------ The records ------

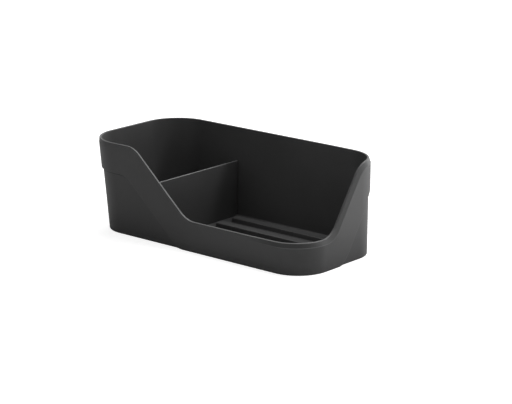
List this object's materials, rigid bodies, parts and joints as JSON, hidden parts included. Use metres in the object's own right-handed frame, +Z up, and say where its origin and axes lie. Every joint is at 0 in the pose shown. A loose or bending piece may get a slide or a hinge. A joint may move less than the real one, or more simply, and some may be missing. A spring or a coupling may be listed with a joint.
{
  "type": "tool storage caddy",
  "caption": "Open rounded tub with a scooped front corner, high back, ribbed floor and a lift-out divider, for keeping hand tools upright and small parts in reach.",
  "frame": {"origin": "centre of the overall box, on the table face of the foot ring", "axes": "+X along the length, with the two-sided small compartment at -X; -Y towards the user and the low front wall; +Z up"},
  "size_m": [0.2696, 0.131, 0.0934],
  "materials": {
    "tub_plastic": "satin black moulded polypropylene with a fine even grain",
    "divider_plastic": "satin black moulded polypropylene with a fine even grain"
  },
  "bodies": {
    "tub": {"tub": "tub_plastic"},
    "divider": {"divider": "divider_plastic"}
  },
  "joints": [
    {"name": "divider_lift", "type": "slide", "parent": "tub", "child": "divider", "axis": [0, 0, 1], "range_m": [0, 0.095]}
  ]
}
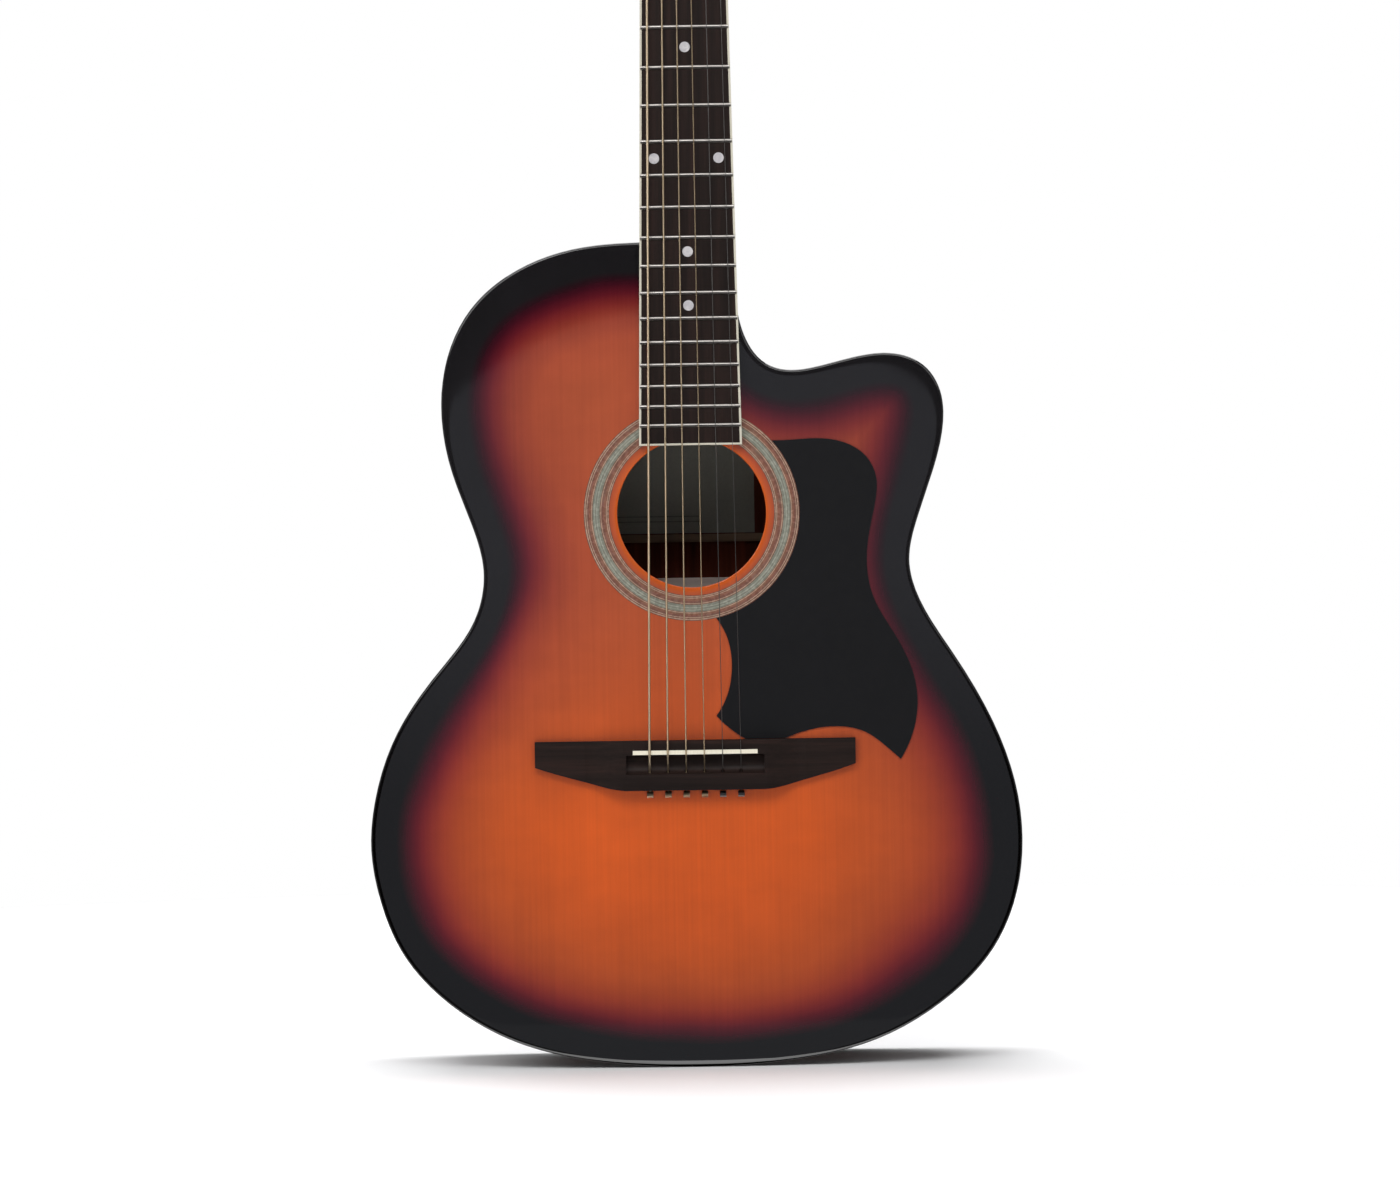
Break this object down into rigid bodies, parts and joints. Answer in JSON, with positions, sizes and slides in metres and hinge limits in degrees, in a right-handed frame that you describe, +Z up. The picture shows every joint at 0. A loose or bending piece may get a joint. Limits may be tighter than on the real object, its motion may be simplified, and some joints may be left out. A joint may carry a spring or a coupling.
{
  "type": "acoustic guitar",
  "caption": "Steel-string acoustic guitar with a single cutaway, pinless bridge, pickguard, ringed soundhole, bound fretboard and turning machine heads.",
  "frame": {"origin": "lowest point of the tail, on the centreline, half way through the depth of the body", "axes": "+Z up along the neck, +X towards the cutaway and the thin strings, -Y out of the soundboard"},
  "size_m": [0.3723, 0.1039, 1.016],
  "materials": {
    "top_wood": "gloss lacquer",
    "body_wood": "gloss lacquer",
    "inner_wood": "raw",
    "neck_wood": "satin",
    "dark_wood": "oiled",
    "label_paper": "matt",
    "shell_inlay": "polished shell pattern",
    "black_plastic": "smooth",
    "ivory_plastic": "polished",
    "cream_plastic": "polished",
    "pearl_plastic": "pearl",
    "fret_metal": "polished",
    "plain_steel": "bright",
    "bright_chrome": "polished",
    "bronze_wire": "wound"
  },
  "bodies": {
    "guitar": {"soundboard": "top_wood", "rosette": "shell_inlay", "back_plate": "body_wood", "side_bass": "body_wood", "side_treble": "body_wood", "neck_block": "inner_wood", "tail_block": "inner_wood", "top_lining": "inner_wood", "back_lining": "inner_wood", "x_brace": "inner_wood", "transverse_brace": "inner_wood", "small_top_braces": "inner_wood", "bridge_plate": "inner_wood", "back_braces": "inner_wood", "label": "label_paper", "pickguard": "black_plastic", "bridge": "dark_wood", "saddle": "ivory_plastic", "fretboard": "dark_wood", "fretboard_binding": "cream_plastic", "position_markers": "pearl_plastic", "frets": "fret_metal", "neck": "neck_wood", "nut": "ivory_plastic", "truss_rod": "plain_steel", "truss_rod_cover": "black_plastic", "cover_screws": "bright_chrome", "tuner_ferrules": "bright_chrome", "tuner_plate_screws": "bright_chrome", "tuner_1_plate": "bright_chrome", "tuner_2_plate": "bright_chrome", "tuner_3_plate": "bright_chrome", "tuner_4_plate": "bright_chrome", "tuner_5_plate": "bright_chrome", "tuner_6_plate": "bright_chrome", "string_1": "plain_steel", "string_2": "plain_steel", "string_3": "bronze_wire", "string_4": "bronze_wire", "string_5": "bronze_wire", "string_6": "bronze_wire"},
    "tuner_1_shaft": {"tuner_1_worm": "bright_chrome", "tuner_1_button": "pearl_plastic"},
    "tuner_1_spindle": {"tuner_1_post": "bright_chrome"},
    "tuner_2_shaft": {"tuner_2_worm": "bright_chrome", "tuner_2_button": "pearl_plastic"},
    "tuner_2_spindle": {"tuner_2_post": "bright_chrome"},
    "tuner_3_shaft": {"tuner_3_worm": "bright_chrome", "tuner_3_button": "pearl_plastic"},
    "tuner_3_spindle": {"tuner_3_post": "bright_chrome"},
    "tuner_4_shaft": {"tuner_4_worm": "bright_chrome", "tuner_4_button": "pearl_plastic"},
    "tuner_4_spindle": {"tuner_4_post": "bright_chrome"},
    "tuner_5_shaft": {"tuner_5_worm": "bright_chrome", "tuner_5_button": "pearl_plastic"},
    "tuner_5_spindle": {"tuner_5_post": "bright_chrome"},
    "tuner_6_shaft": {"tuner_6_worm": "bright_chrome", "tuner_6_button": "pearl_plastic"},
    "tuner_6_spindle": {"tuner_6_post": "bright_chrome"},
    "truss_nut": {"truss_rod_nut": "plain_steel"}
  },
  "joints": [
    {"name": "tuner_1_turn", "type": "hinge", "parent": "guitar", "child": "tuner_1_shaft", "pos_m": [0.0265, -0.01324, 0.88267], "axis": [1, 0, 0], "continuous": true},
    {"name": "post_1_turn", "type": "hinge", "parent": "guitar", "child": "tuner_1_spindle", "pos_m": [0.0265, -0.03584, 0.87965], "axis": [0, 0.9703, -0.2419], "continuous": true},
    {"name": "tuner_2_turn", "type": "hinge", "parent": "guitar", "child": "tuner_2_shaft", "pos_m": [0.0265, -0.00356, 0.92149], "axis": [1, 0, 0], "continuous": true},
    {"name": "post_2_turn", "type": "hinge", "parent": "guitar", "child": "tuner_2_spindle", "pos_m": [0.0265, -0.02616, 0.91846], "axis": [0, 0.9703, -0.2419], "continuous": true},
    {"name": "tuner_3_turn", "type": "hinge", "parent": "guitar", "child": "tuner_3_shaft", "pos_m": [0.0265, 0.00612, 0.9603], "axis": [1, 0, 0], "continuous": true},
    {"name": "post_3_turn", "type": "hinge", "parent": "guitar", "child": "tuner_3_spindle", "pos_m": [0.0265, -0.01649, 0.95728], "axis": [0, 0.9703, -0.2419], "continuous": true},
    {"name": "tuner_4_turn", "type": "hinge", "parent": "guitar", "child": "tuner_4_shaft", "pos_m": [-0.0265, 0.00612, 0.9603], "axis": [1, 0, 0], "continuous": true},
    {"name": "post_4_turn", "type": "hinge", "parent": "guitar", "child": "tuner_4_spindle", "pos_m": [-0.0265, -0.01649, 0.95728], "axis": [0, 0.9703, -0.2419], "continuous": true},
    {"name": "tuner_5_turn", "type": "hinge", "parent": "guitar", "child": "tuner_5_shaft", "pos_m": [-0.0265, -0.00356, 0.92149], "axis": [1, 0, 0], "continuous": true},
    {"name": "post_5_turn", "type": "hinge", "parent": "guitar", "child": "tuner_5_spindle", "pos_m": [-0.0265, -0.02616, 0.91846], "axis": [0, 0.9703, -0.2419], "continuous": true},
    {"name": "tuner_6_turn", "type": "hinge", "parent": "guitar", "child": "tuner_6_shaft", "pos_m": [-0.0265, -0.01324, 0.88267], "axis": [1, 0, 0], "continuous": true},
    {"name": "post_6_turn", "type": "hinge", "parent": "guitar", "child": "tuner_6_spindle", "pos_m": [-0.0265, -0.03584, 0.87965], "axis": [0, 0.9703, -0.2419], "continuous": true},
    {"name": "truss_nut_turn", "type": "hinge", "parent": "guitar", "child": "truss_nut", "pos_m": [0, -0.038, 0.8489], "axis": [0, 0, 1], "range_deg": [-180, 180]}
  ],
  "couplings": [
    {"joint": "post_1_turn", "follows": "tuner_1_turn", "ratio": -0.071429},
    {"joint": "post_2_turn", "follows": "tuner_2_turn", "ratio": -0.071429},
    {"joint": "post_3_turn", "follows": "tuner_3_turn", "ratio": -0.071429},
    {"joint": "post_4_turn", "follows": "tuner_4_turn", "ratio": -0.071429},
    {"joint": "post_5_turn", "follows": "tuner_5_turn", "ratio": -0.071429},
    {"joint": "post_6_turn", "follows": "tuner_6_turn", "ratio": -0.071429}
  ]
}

------
------ The records ------

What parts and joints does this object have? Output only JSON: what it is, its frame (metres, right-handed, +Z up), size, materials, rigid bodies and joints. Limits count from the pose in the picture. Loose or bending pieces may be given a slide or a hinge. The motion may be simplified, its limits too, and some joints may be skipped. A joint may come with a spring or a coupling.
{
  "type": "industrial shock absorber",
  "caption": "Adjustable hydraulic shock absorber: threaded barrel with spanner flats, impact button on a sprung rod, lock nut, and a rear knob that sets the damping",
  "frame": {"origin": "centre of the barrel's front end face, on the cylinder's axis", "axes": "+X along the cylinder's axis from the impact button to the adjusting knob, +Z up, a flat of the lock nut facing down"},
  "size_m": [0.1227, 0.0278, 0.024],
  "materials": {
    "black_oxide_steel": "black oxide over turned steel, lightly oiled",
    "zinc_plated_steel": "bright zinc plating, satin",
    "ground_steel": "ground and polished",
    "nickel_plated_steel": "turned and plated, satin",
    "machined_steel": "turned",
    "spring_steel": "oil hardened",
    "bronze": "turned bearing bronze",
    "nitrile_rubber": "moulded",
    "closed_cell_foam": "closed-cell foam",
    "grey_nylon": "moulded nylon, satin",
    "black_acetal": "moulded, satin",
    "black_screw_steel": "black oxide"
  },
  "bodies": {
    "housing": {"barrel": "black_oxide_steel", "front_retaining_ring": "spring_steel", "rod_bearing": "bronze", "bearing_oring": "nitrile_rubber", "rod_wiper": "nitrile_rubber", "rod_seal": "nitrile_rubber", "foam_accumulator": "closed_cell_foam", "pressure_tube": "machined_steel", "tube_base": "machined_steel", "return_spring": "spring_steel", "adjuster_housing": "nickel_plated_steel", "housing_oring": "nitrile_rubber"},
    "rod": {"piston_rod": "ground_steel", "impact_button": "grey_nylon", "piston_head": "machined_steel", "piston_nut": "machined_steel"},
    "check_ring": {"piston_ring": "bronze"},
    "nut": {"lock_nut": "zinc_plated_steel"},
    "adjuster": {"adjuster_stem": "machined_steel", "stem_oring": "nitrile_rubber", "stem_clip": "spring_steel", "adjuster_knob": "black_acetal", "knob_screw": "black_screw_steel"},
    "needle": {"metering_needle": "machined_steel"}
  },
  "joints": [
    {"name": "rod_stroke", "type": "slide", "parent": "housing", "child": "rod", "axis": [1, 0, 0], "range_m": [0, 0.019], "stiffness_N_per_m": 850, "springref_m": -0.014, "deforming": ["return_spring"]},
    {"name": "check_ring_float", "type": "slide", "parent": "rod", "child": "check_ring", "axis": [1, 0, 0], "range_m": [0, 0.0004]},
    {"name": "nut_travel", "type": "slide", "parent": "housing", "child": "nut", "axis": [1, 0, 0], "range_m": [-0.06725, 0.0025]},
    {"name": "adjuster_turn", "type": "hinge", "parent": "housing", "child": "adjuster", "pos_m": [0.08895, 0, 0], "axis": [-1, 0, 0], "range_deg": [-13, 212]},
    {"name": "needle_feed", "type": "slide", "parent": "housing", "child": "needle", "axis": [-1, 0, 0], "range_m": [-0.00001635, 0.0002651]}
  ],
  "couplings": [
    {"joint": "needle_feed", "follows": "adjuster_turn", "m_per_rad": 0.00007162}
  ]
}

------

_Written problem:_
Tally the lines in the entries above that hold the word "JSON". Reply with nothing but that count.

_Answer to the exercise:_
3